Benchmarking DFT approaches for the calculation of polarizability inputs for refractive index predictions in organic polymers

In a previous study, we introduced a new computational protocol to accurately predict the index of refraction (RI) of organic polymers using a combination of first-principles and data modeling. This protocol is based on the Lorentz-Lorenz equation and involves the calculation of static polarizabilities and number densities of oligomer sequences, which are extrapolated to the polymer limit. We chose to compute the polarizabilities within the density functional theory (DFT) framework using the PBE0/def2-TZVP-D3 model chemistry. While this ad hoc choice proved remarkably successful, it is also relatively expensive from a computational perspective. It represents the bottleneck step in the overall RI modeling protocol, thus limiting its utility for virtual high-throughput screening studies, in which efficiency is essential.

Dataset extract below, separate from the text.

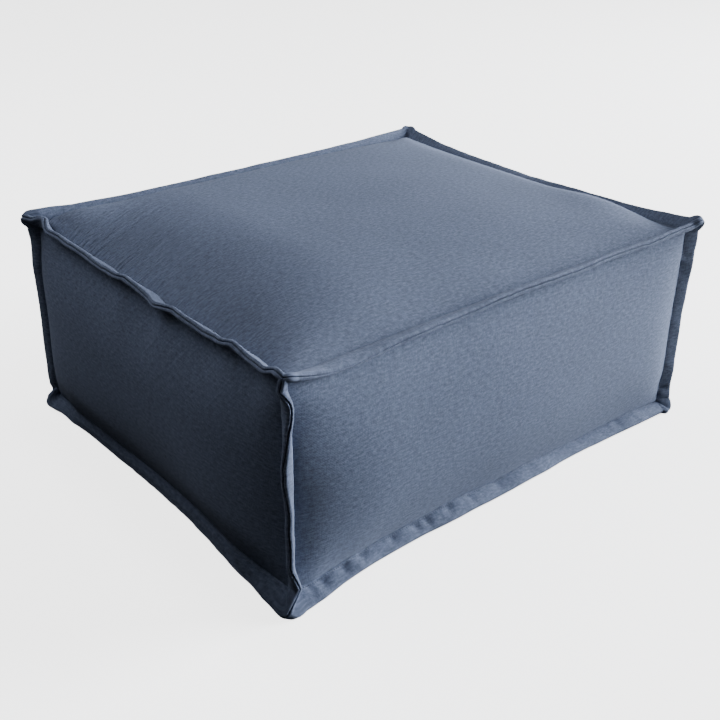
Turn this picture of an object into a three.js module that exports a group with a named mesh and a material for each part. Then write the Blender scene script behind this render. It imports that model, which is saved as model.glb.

For polymers that exhibit late-onset extensivity, the employed linear extrapolation scheme can require demanding calculations on long-oligomer sequences, thus becoming another bottleneck. In the work presented here, we benchmark DFT model chemistries to identify approaches that optimize the balance between accuracy and efficiency for this application domain. We compare results for conjugated and non-conjugated polymers, augment our original extrapolation approach with a non-linear option, analyze how the polarizability errors propagate into the RI predictions, and offer guidance for method selection.